En outre, toute notre éducation nous a entraînés à résister. Pour résister, il n'est pas besoin d'observation, de considération, de communication ; la résistance est l'indice d'une faiblesse de l'esprit. Un esprit qui résiste est enfermé en lui-même et ainsi est incapable de sensibilité, de compréhension. Comprendre le mécanisme de la résistance est beaucoup plus important que de se débarrasser de l'avidité. En réalité, vous n'écoutez pas ce qui se dit ; vous réfléchissez aux divers engagements que vous avez pris pendant vos années de lutte et de résistance. Vous êtes maintenant engagé, et vos engagements, sur le sujet desquels vous avez probablement donné des conférences et écrit des livres, vous ont valu un certain nombre d'amis ; vous avez placé un certain capital dans votre maître, qui vous a aidé à résister. Ainsi votre passé vous empêche de comprendre ce qui se dit.
« Je suis à la fois d'accord et en désaccord avec vous, fit-il remarquer. » Ce qui prouve que vous n'écoutez pas. Vous comparez vos engagements à ce qui se dit, et ce n'est pas cela écouter. Vous avez peur d'écouter, et ainsi vous êtes en conflit, acceptant et refusant en même temps.
« Vous avez probablement raison, dit-il, mais je ne peux pas me défaire de tout ce que j'ai: mes amis, mes connaissances, mon expérience. Je sais que je dois me défaire de tout cela, mais je ne peux pas, tout simplement. »
Maintenant son conflit intérieur sera plus violent que jamais ; car une fois que vous avez pris conscience de ce qui est, même à contrecœur, et que vous le refusez à cause de vos engagements, la contradiction se fait de plus en plus profonde. Cette contradiction est dualité. Il n'est pas possible de concilier les contraires ; si vous conciliez les contraires, il y a résistance, désir de suivre une ligne de conduite. Ce n'est que dans la compréhension de ce qui est qu'on est délivré de ce qui est.
Il est étrange de voir comme les disciples aiment à être malmenés et guidés, avec douceur ou avec brutalité. Ils pensent que les mauvais traitements font partie de leur entraînement - entraînement à la réussite spirituelle. Le désir d'être rudoyé, d'être secoué fait partie du plaisir de rudoyer ; et cette dégradation mutuelle du maître et du disciple résulte du désir de sensation.

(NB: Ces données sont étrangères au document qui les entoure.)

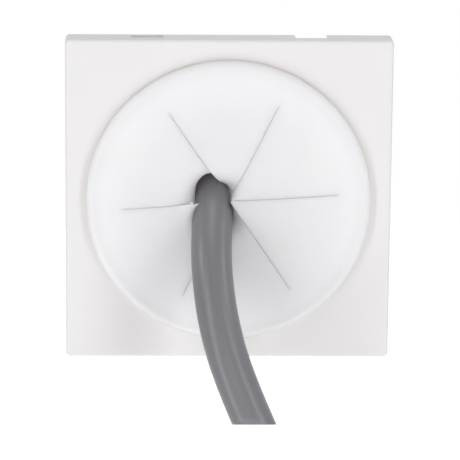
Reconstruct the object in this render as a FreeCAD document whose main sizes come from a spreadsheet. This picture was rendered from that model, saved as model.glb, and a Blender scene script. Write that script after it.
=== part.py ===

C'est parce que vous réclamez des sensations plus fortes que vous vous faites disciples et ainsi créez un maître, un gourou ; et pour cette nouvelle récompense, ce nouveau plaisir, vous vous sacrifierez, vous tolérerez l'inconfort, les insultes et les découragements. Tout cela fait partie d'une exploitation mutuelle, cela n'a rien à voir avec la réalité et ne conduira jamais au bonheur. - J.K.